Instructions for the task: Each line from the one that contains "bpy.context.view_layer.update()" to the end of the material must be set down exactly, and no line before it.

Supplied data:
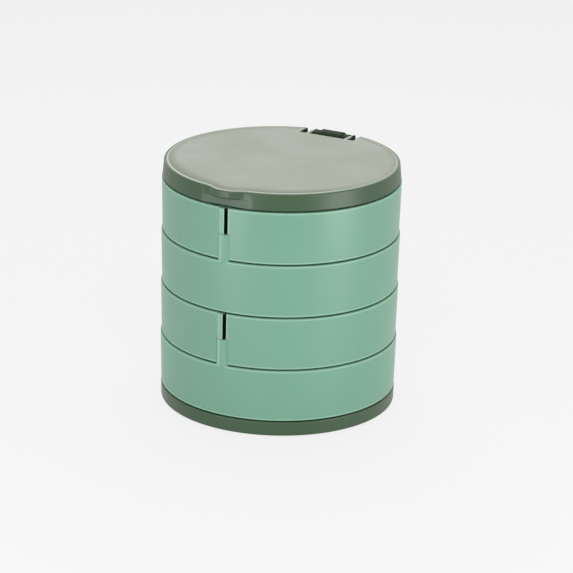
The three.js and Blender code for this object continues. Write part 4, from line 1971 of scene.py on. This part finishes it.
    def shell(self) -> None:
        """The band and plate in one, with its lip, scoop, notch and arms."""
        low, top, over = self.low, self.top, Bench.OVER
        rounding, tip = self.stack.edge_round, self.edge_round
        inner = self.band_radius - self.wall
        ceiling = self.band_top - self.plate
        profile = [
            (inner - self.fillet, ceiling),
            (inner, ceiling - self.fillet),
            (inner, low + self.rim_chamfer),
            (inner + self.rim_chamfer, low),
            *arc((self.band_radius - rounding, low + rounding), rounding, -90, 0, 5),
            *arc((self.band_radius - self.draft - tip, top - tip), tip, 0, 90, 5),
        ]
        shell = Bench.turned("lid_band", profile)
        Bench.meet(shell, self.scoop(), Joining.CUT)
        lip = self.lipped_disc("lip", self.lip_root, self.lip_foot, top, tip, self.lip_underside_round)
        hole = Bench.post("lip_hole", inner + self.lip_overlap, low, top + over, sides=Bench.ROUND_SIDES)
        Bench.meet(lip, hole, Joining.CUT)
        Bench.meet(shell, lip, Joining.ADD)
        half, start = self.notch_half + self.notch_wall, self.notch_inner - self.notch_wall
        surround = Bench.block(
            "surround", (-half, start, low + self.surround_inset),
            (half, self.stack.radius, self.band_top - self.surround_inset),
        )
        skin = self.band_radius - self.draft - self.surround_skin
        drum = Bench.post("drum", skin, low, top, sides=Bench.ROUND_SIDES)
        Bench.meet(shell, Bench.meet(surround, drum, Joining.KEEP_COMMON), Joining.ADD)
        Bench.meet(shell, self.notch(low - over, top + over), Joining.CUT)
        for side in (1, -1):
            Bench.meet(shell, self.arm(side), Joining.ADD)
        bore_half = self.hinge.arm_outer + over
        bore_radius = self.hinge.pin_radius + self.bore_clearance
        bore = Bench.bar("bore", bore_radius, 2 * bore_half, (0, *self.stack.hinge_axis))
        Bench.meet(shell, bore, Joining.CUT)
        Bench.flatten(shell)
        Bench.soften(shell, self.edge_soft, 3)
        seat = self.band_top - self.seat_gap
        recess = self.slab("recess", self.panel_rim, seat, top + over)
        self.add_ears(recess, seat, top + over, self.panel_gap)
        Bench.meet(shell, recess, Joining.CUT)
        Bench.smooth(shell)
        # The band's finish paints a highlight on the top rim and shade in the notch and under the lip.
        finish = replace(
            self.finishes.lid_sage, top=top, notch_half=self.notch_half, notch_inner=self.notch_inner,
            lip_foot=self.lip_foot, band_radius=self.band_radius,
        )
        finish_piece(shell, finish, Body.LID, "lid_shell")

    def panel(self) -> None:
        """The thin light top panel, let in flush, with two ears that run out over the arms."""
        top = self.top
        margin = self.panel_rim + self.panel_gap
        panel = self.slab("lid_face", margin, self.band_top, top)
        self.add_ears(panel, self.band_top, top)
        Bench.flatten(panel)
        with Bench.editing():
            Bench.round_edges(lambda p: abs(p.z - top) < Bench.NEAR, self.panel_soft, 2)
        bead = margin + self.edge_width + self.bead_width
        sunk = self.slab("sunk", bead, top - self.sunk_depth, top + Bench.OVER)
        Bench.meet(panel, sunk, Joining.CUT)
        Bench.smooth(panel)
        # The panel's finish paints shade along the border and the outer edge, and a highlight on the bead.
        finish = replace(
            self.finishes.grey, top=top, bead_radius=self.lip_root - bead, bead_width=self.bead_width,
            painted_shade_width=self.painted_shade_width, lip_proud=self.lip_proud, lip_half=self.lip_half,
            lip_flat=self.lip_half * self.lip_flat_share,
        )
        finish_piece(panel, finish, Body.LID, "lid_top_panel")

    def mirror(self) -> None:
        """The round mirror with a ground edge."""
        low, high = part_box("lid_mirror")
        radius, grind = high.x, self.mirror_grind
        profile = [
            (radius - grind, low.z), (radius, low.z + grind),
            (radius, high.z - grind), (radius - grind, high.z),
        ]
        mirror = Bench.turned("mirror_disc", profile)
        Bench.soften(mirror, 0.0)
        finish_piece(mirror, self.finishes.mirror, Body.LID, "lid_mirror")

    def bezel(self) -> None:
        """The ring that clips over the mirror's edge."""
        low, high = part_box("mirror_bezel")
        mirror_low, mirror_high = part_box("lid_mirror")
        outer, roll = high.x, self.ring_roll
        seat = mirror_high.x + self.ring_seat
        opening = mirror_high.x - self.ring_overlap
        lip_top = mirror_low.z - self.ring_gap
        first = (opening + self.ring_chamfer, lip_top)
        profile = [
            first, (opening, lip_top - self.ring_chamfer), (opening, low.z + self.ring_foot),
            (opening + self.ring_foot, low.z),
            *arc((outer - roll, low.z + roll), roll, -90, 0, 4),
            (outer, high.z), (seat, high.z), (seat, lip_top), first,
        ]
        ring = Bench.turned("mirror_ring", profile, kind=Element.EDGE)
        Bench.soften(ring, self.ring_soft, 1)
        finish_piece(ring, self.finishes.sage, Body.LID, "mirror_bezel")


@dataclass(frozen=True)
class Softbox:
    """One studio lamp with a square face."""

    name: str
    azimuth: float
    elevation: float
    distance: float
    width: float
    height: float
    power: float


@dataclass
class Studio:
    """The floor, the lamps and the camera."""

    azimuth: float = 27.5
    eye: tuple[float, float, float] = (mm(3.38), mm(-1292.1), mm(511.1))
    aim: tuple[float, float, float] = (mm(3.38), 0.0, mm(55.56))
    roll: float = 1.31
    lens: float = 177.2
    sensor: float = 36.0
    clip: tuple[float, float] = (0.05, 50.0)
    backdrop: float = 0.905
    floor_size: float = 24.0
    floor_tone: float = 0.86
    floor_glow: float = 0.954
    floor_share: float = 0.85
    floor_drop: float = mm(0.02)
    world: float = 0.3
    lamp_aim: float = mm(60)
    lamps: tuple[Softbox, ...] = (
        Softbox("left_softbox", -42, 7, 0.41, 0.13, 0.1, 0.366),
        Softbox("right_softbox", 53, 7, 0.41, 0.2, 0.1, 0.504),
        Softbox("front_softbox", 0, 40, 0.9, 0.5, 0.5, 1.945),
        Softbox("back_softbox", 180, 70, 0.9, 0.6, 0.6, 3.028),
    )

    def build(self) -> None:
        """Makes the studio."""
        self.camera()
        self.floor()
        self.sky()
        for lamp in self.lamps:
            self.lamp(lamp)

    def turned(self, place: Iterable[float]) -> Vector:
        """A place seen from the front, turned to the photograph's azimuth.

        Args:
            place: The place.

        Returns:
            The turned place.
        """
        x, y, z = place
        cosine, sine = math.cos(math.radians(self.azimuth)), math.sin(math.radians(self.azimuth))
        return Vector((x * cosine - y * sine, x * sine + y * cosine, z))

    def camera(self) -> None:
        """The camera at the photograph's angle, leaning a little as the photograph does."""
        data = bpy.data.cameras.new("studio_camera")
        data.lens = self.lens
        data.sensor_width = self.sensor
        data.clip_start, data.clip_end = self.clip
        camera = bpy.data.objects.new("studio_camera", data)
        bpy.context.scene.collection.objects.link(camera)
        eye, aim = self.turned(self.eye), self.turned(self.aim)
        look = (aim - eye).to_track_quat("-Z", "Y")
        camera.rotation_mode = "QUATERNION"
        camera.location = eye
        camera.rotation_quaternion = look @ Quaternion((0, 0, 1), math.radians(self.roll))
        bpy.context.scene.camera = camera

    def seen_directly(self, board: NodeBoard) -> Socket:
        """One where a ray comes from the camera, a gloss or a clear piece, else zero.

        Args:
            board: The node tree that the test goes into.

        Returns:
            The socket with the answer.
        """
        rays = board.node("ShaderNodeLightPath").outputs
        return board.any_of(rays["Is Camera Ray"], rays["Is Glossy Ray"], rays["Is Transmission Ray"])

    def floor(self) -> None:
        """A wide pale floor that shows evenly and still takes a soft shadow."""
        Bench.clear()
        bpy.ops.mesh.primitive_plane_add(size=self.floor_size, location=(0, 0, -self.floor_drop))
        floor = Bench.settle("studio_floor")
        material = bpy.data.materials.new("studio_paper")
        board = NodeBoard.fresh(material)
        matte = board.node("ShaderNodeBsdfDiffuse")
        matte.inputs["Color"].default_value = (self.floor_tone, self.floor_tone, self.floor_tone, 1)
        glow = board.node("ShaderNodeEmission")
        glow.inputs["Color"].default_value = (self.floor_glow, self.floor_glow, self.floor_glow, 1)
        mix = board.node("ShaderNodeMixShader")
        share = board.sum_of("MULTIPLY", self.seen_directly(board), self.floor_share)
        for start, end in zip((share, matte.outputs[0], glow.outputs[0]), mix.inputs):
            board.wire(start, end)
        board.close("ShaderNodeOutputMaterial", mix.outputs[0])
        floor.data.materials.append(material)

    def sky(self) -> None:
        """Even light from all round, and the same pale tone where it is seen."""
        world = bpy.data.worlds.new("studio_world")
        bpy.context.scene.world = world
        board = NodeBoard.fresh(world)
        strength = board.node("ShaderNodeMapRange")
        strength.inputs["To Min"].default_value = self.world
        strength.inputs["To Max"].default_value = self.backdrop
        board.wire(self.seen_directly(board), strength.inputs["Value"])
        glow = board.node("ShaderNodeBackground")
        glow.inputs["Color"].default_value = (1, 1, 1, 1)
        board.wire(strength.outputs["Result"], glow.inputs["Strength"])
        board.close("ShaderNodeOutputWorld", glow.outputs[0])
        bpy.context.scene.view_settings.view_transform = "Standard"

    def lamp(self, lamp: Softbox) -> None:
        """One softbox, placed by its direction from the camera's side.

        Args:
            lamp: The softbox.
        """
        azimuth, elevation = math.radians(lamp.azimuth), math.radians(lamp.elevation)
        across = math.cos(elevation)
        place = self.turned((
            lamp.distance * math.sin(azimuth) * across,
            -lamp.distance * math.cos(azimuth) * across,
            lamp.distance * math.sin(elevation),
        ))
        data = bpy.data.lights.new(lamp.name, "AREA")
        data.shape = "RECTANGLE"
        data.size, data.size_y = lamp.width, lamp.height
        data.energy = lamp.power
        light = bpy.data.objects.new(lamp.name, data)
        bpy.context.scene.collection.objects.link(light)
        light.visible_camera = False
        light.location = place
        light.rotation_euler = (Vector((0, 0, self.lamp_aim)) - place).to_track_quat("-Z", "Y").to_euler()


def build_trays(stack: Stack, finishes: Finishes) -> None:
    """Makes the four trays, each turned half round to the one below it.

    Args:
        stack: The sizes that they share.
        finishes: The finishes on the box.
    """
    full_across = (Along.ACROSS, -1.0, 1.0)
    full_deep = (Along.FRONT_TO_BACK, -1.0, 1.0)
    half_deep = (Along.FRONT_TO_BACK, 0.0, 1.0)
    Tray(stack, finishes, 4, Body.BOTTOM, -1, False, True, (full_deep,)).build()
    Tray(stack, finishes, 3, Body.THIRD, 1, True, True, (full_across, half_deep)).build()
    Tray(stack, finishes, 2, Body.SECOND, -1, True, True, (full_across, full_deep)).build()
    TopTray(stack, finishes, 1, Body.TOP, 1, True, False, (full_across,)).build()


def main() -> None:
    """Builds the studio and the box, piece by piece."""
    logging.basicConfig(level=logging.INFO, format="%(name)s: %(message)s")
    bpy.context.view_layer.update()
    finishes = Finishes()
    stack = Stack()
    hinge = Hinge(stack, finishes)
    Studio().build()
    Base(stack, finishes).build()
    build_trays(stack, finishes)
    PivotPins(stack, finishes).build()
    RingHolder(finishes).build()
    hinge.build()
    Lid(stack, finishes, hinge).build()
    Bench.clear()


if __name__ == "__main__":
    main()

Result of the task:
    bpy.context.view_layer.update()
    finishes = Finishes()
    stack = Stack()
    hinge = Hinge(stack, finishes)
    Studio().build()
    Base(stack, finishes).build()
    build_trays(stack, finishes)
    PivotPins(stack, finishes).build()
    RingHolder(finishes).build()
    hinge.build()
    Lid(stack, finishes, hinge).build()
    Bench.clear()


if __name__ == "__main__":
    main()